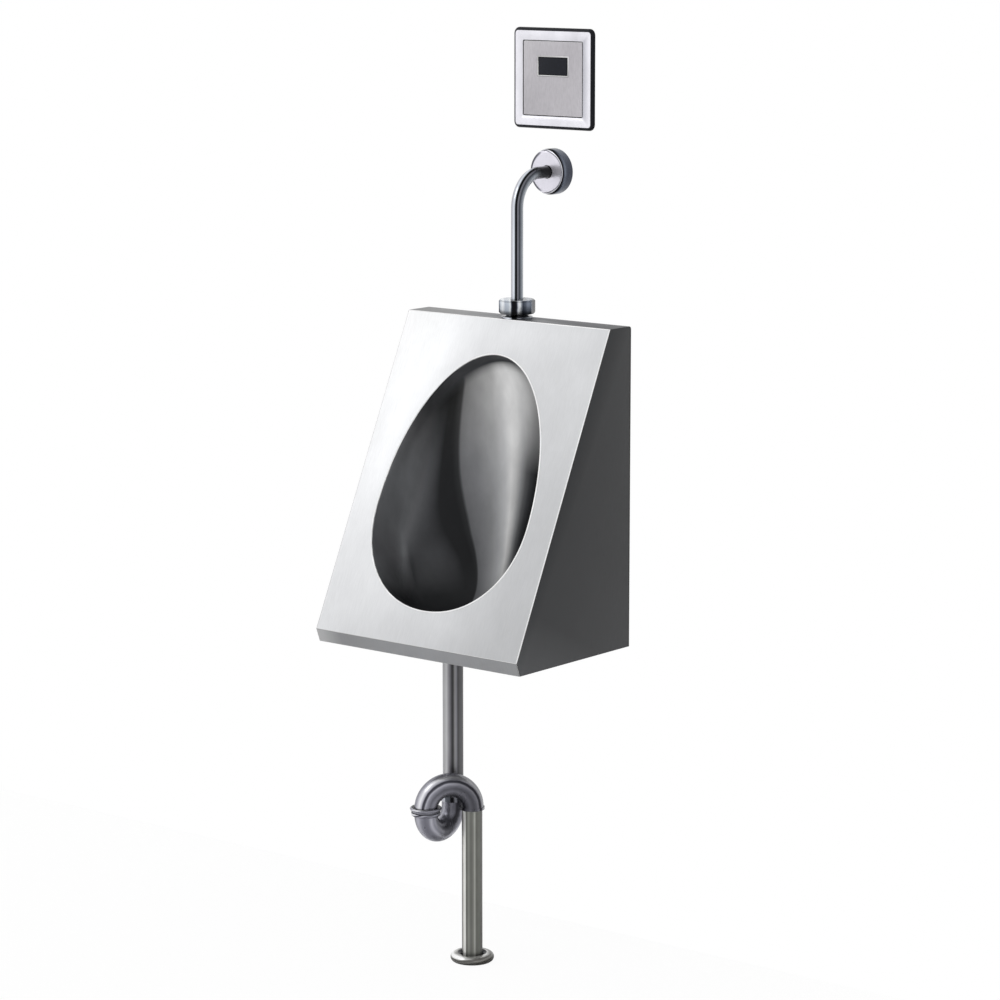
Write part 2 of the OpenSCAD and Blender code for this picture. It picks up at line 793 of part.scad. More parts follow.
module trap_inlet_nut() {
  low = socket_top - inlet_nut_t / 2;
  color("whitesmoke") placed() translate([0, drain_y, low]) difference() {
    faceted_nut(inlet_nut_r, 12, inlet_nut_t, 2 * gap);
    translate([0, 0, -eps]) cylinder(r = trap_r + gap, h = inlet_nut_t - rail_t + eps);
    cylinder(r = pipe_r + gap, h = inlet_nut_t + eps);
  }
}

module trap_inlet_washer() {
  color("black") placed() translate([0, drain_y, socket_top + fit])
    ring(trap_r - fit, pipe_r + fit, inlet_nut_t / 2 - rail_t - 2 * fit);
}

module trap_bowl() {
  rise = bend_drop - 2 * rail_t;
  color("lightgray") placed() translate([0, drain_y - ubend_r, ubend_z]) {
    rotate([-90, 0, 90]) rotate_extrude(angle = 180) translate([ubend_r, 0]) difference() {
      circle(trap_r);
      circle(trap_bore);
    }
    translate([0, ubend_r, 0]) tube(trap_r, trap_r - trap_bore, socket_h);
    translate([0, -ubend_r, 0]) tube(trap_r, trap_r - trap_bore, rise);
  }
}

module trap_joint_washer() {
  low = ubend_z + bend_drop - 2 * rail_t;
  color("black") placed() translate([middle[0], middle[1], low])
    ring(trap_r - fit, trap_bore, 2 * rail_t);
}

module trap_joint_nut() {
  color("whitesmoke") placed() translate([middle[0], middle[1], joint_z - joint_ring_t + 2 * rail_t])
    ring(joint_ring_r, trap_r + 2 * gap, joint_ring_t);
}

module trap_arch() {
  mid = (middle + outlet) / 2;
  leg = 2 * rail_t;
  color("lightgray") placed() {
    translate([mid[0], mid[1], joint_z]) rotate([90, 0, arch_turn])
      rotate_extrude(angle = 180) translate([arch_r, 0]) difference() {
        circle(trap_r);
        circle(trap_bore);
      }
    translate([outlet[0], outlet[1], joint_z - leg]) ring(bead_r, trap_bore + fit, leg);
  }
}

floor_z = -floor_drop;
floor_flange_r = 34;
floor_flange_h = 11;
spigot_neck = 1;
module floor_pipe() {
  low = floor_z - floor_spigot;
  neck = floor_z - floor_flange_h - spigot_neck;
  color("silver") placed() translate([outlet[0], outlet[1], 0]) rotate_extrude() polygon([
    [pipe_r - pipe_wall, low], [pipe_r - pipe_wall / 2, low], [pipe_r - pipe_wall / 2, neck],
    [pipe_r, neck], [pipe_r, joint_z], [pipe_r - pipe_wall, joint_z]
  ]);
}

module floor_flange() {
  edge = 3;
  color("lightgray") placed() translate([outlet[0], outlet[1], floor_z]) rotate_extrude() polygon([
    [pipe_r + gap, 0], [floor_flange_r, 0], [floor_flange_r, edge],
    [floor_flange_r - edge, 2 * edge], [pipe_r + 2 * edge, floor_flange_h - edge / 2],
    [pipe_r + edge, floor_flange_h], [pipe_r + gap, floor_flange_h]
  ]);
}

module floor_seal() {
  color("black") placed() translate([outlet[0], outlet[1], floor_z - floor_flange_h])
    ring(pipe_r + 2 * rail_t, pipe_r + fit, floor_flange_h);
}

cabinet_shell();
front_panel();
bowl_back();
bowl_left();
bowl_right();
bowl_front();
hook_rail();
wall_hanger();
anchor_nuts();
wall_anchors();
spacer_brackets();
bumper_pads();
inlet_spud();
spud_washer();
spud_locknut();
spud_nut();
spud_seal();
spreader_pipe();
flush_pipe();
wall_flange();
wall_elbow();
riser_pipe();
valve_body();
valve_diaphragm();
solenoid_coil();
solenoid_plunger();
plunger_spring();
stop_spindle();
inlet_filter();
concealed_box();
battery_case();
batteries();
sensor_module();
plate_frame();
plate_face();
sensor_window();
window_bezel();
drain_strainer();
waste_body();
waste_gasket();
waste_locknut();
drain_pipe();
trap_inlet_nut();
trap_inlet_washer();
trap_bowl();
trap_joint_nut();
trap_joint_washer();
trap_arch();
floor_pipe();
floor_flange();
floor_seal();
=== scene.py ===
import json
import math

import bmesh
import bpy
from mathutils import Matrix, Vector


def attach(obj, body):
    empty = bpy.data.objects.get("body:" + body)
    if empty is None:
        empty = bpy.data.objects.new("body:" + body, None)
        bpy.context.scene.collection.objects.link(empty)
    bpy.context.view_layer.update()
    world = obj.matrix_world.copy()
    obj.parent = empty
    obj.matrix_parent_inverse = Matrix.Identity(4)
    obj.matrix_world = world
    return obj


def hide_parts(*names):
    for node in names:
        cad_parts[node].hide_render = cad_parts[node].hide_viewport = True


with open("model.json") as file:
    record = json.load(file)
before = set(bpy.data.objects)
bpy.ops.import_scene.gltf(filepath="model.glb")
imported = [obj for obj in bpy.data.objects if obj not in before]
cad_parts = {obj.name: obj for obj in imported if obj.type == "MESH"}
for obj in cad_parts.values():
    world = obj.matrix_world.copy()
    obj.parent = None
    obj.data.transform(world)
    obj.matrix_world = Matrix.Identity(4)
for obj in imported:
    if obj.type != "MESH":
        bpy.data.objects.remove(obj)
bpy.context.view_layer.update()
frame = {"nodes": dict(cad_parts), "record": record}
scene = bpy.context.scene
mm = 0.001
print("frame loaded:", len(frame["nodes"]), "nodes")

# the camera stands to the right of the urinal, a little above its middle
cameraSetup = {
    "turn": 39.0,          # degrees to the right of straight ahead
    "rise": 10.036,        # degrees above the horizon
    "distance": 5.4917,    # metres from the aim point
    "aim": (-0.0576, -0.065, -0.2282),
    "focal": 3.4599,       # focal length as a share of the picture's width
    "sensor": 36.0,
}
hangHeight = 430 * mm      # from the cabinet's underside up to the frame's origin


def tint(text):
    # sRGB hex text to a linear colour
    parts = [int(text[i:i + 2], 16) / 255 for i in (1, 3, 5)]
    return [c / 12.92 if c <= 0.04045 else ((c + 0.055) / 1.055) ** 2.4 for c in parts] + [1.0]


def grey(text):
    return tint("#" + text * 3)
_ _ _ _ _
THE TASK:
The lines to return run from the one containing "cabinet_shell();" down to the one containing "before = set(bpy.data.objects)"; give them exactly, both included, and no others.

THE OUTPUT:
cabinet_shell();
front_panel();
bowl_back();
bowl_left();
bowl_right();
bowl_front();
hook_rail();
wall_hanger();
anchor_nuts();
wall_anchors();
spacer_brackets();
bumper_pads();
inlet_spud();
spud_washer();
spud_locknut();
spud_nut();
spud_seal();
spreader_pipe();
flush_pipe();
wall_flange();
wall_elbow();
riser_pipe();
valve_body();
valve_diaphragm();
solenoid_coil();
solenoid_plunger();
plunger_spring();
stop_spindle();
inlet_filter();
concealed_box();
battery_case();
batteries();
sensor_module();
plate_frame();
plate_face();
sensor_window();
window_bezel();
drain_strainer();
waste_body();
waste_gasket();
waste_locknut();
drain_pipe();
trap_inlet_nut();
trap_inlet_washer();
trap_bowl();
trap_joint_nut();
trap_joint_washer();
trap_arch();
floor_pipe();
floor_flange();
floor_seal();
=== scene.py ===
import json
import math

import bmesh
import bpy
from mathutils import Matrix, Vector


def attach(obj, body):
    empty = bpy.data.objects.get("body:" + body)
    if empty is None:
        empty = bpy.data.objects.new("body:" + body, None)
        bpy.context.scene.collection.objects.link(empty)
    bpy.context.view_layer.update()
    world = obj.matrix_world.copy()
    obj.parent = empty
    obj.matrix_parent_inverse = Matrix.Identity(4)
    obj.matrix_world = world
    return obj


def hide_parts(*names):
    for node in names:
        cad_parts[node].hide_render = cad_parts[node].hide_viewport = True


with open("model.json") as file:
    record = json.load(file)
before = set(bpy.data.objects)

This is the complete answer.